Even in rare moments when Protestantism has embraced something resembling biblical discipleship, it never lasts—largely because Protestantism erased the sacrament of confession.
Any parent raising a child knows that an essential part of maturity is teaching them to recognize and confess their mistakes. A child who cannot admit his sins to his parents cannot grow into a healthy adult. Likewise, a Christian who cannot confess his sins to a spiritual father cannot grow into a true disciple.
And that, perhaps, is the missing key to Protestant discipleship—one that cannot be replaced by sermons, study groups, or theological debates
Of course, I have only scratched the surface of this topic. Many of the themes I’ve touched on here deserve deeper exploration, and I suspect I’ll find myself returning to them again soon and getting a little bit deeper in conveying the depth of discipleship from a historically Orthodox perspective.
It’s also worth noting that not every Orthodox priest is a priest-confessor; walking into a local Orthodox Church and expecting the parish priest to become a modern-day Saint Paul is to misunderstand how we practice discipleship. The way Orthodox Christianity teaches and lives out discipleship is both beautifully simple and profoundly complex—rooted in 2,000 years of unbroken tradition handed down from the very first twelve disciples.

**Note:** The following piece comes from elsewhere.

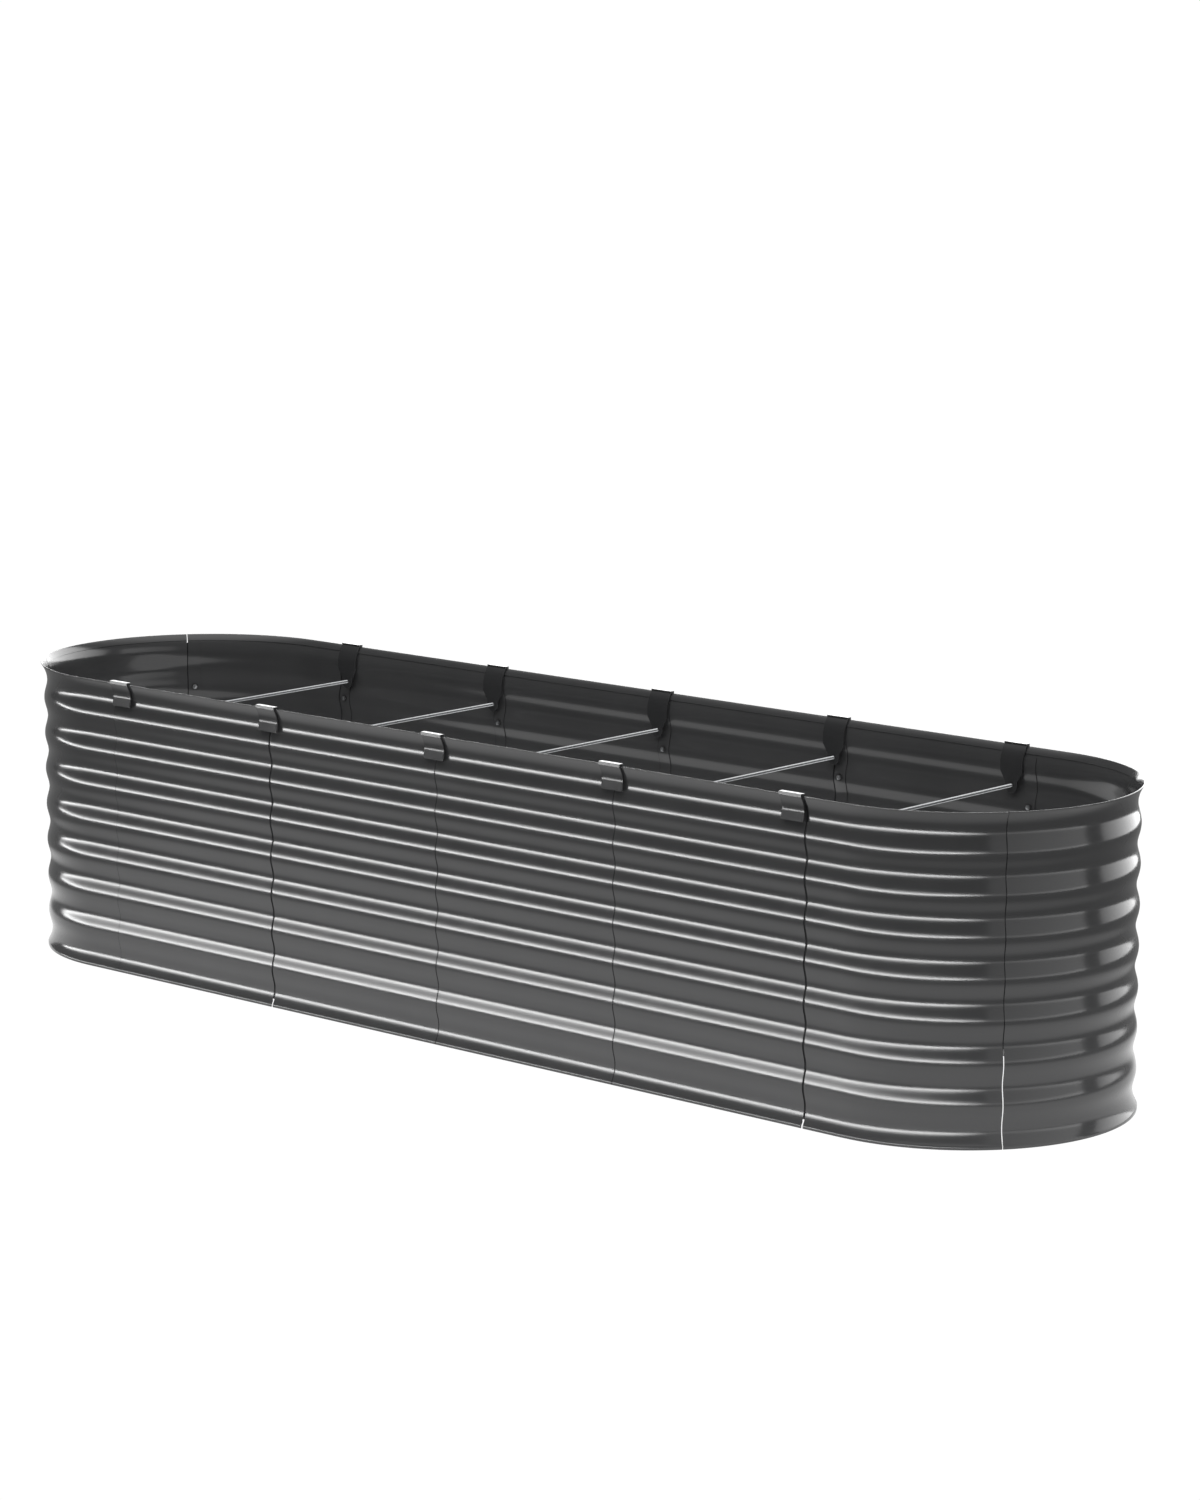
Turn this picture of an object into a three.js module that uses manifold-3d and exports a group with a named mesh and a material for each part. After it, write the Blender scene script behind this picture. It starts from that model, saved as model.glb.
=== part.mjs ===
// Raised garden bed: an open oval ring of horizontally ribbed, coated steel panels.
//
// Fourteen panels go round the bed, each lapped behind the end of the one before it. Strap hooks
// grip the rim in pairs, and a threaded tie rod with a thin nut on each end holds each pair
// together, so that the soil cannot push the long sides apart.
//
// Millimetres. +X along the bed, -Y the front, +Z up. The origin is on the ground, at the middle
// of the footprint.

import * as THREE from 'three';
import { mergeVertices, toCreasedNormals } from 'three/addons/utils/BufferGeometryUtils.js';
import Module from 'manifold-3d';

// Overall sizes, over the rim.
const BED_LENGTH = 2438;
const BED_WIDTH = 608;
const BED_HEIGHT = 552;

// Ribbed sheet.
const SHEET = 0.8;
const WAVE_COUNT = 8;
const RIB_DEPTH = 6.2;
const RIB_FLAT = 14;
const RIM_FLARE = 5;
const FOOT_FLARE = 2.6;
const HEM_HEIGHT = 12;
const HEM_THICKNESS = 2;

// Panels and their lapped seams. At the round ends the laps start higher up, and light shows
// through the joggle below them.
const SIDE_PANELS = 4;
const CORNER_STUB = 85;
const END_SEAM_ANGLE = THREE.MathUtils.degToRad(52);
const LAP = 25;
const LAP_GAP = 0.4;
const LAP_NOTCH = 2;
const END_LAP_HEIGHT = 160;
const JOGGLE = 3;
const LAND_MARGIN = 5;
const CORNER_STEPS = 3;
const END_STEPS = 6;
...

If you ever find yourself in Carolina and want to share a cup of coffee, feel free to reach out. I’m usually around during the week for anyone who wants to chat—after all, some of the best conversations often start over a simple invitation
~Kenneth
This is definitely a topic that needs more in depth attention. For most evangelicals church has become a glorified book club.
You have identified a real issue, a lack, that we have in (at least many of) our Protestant churches. We often have excellent and faithful preaching, and Bible studies, but even after even many years our pastors typically know nothing of most of us personally and we are rarely, if ever, spoken with individually about our spiritual life.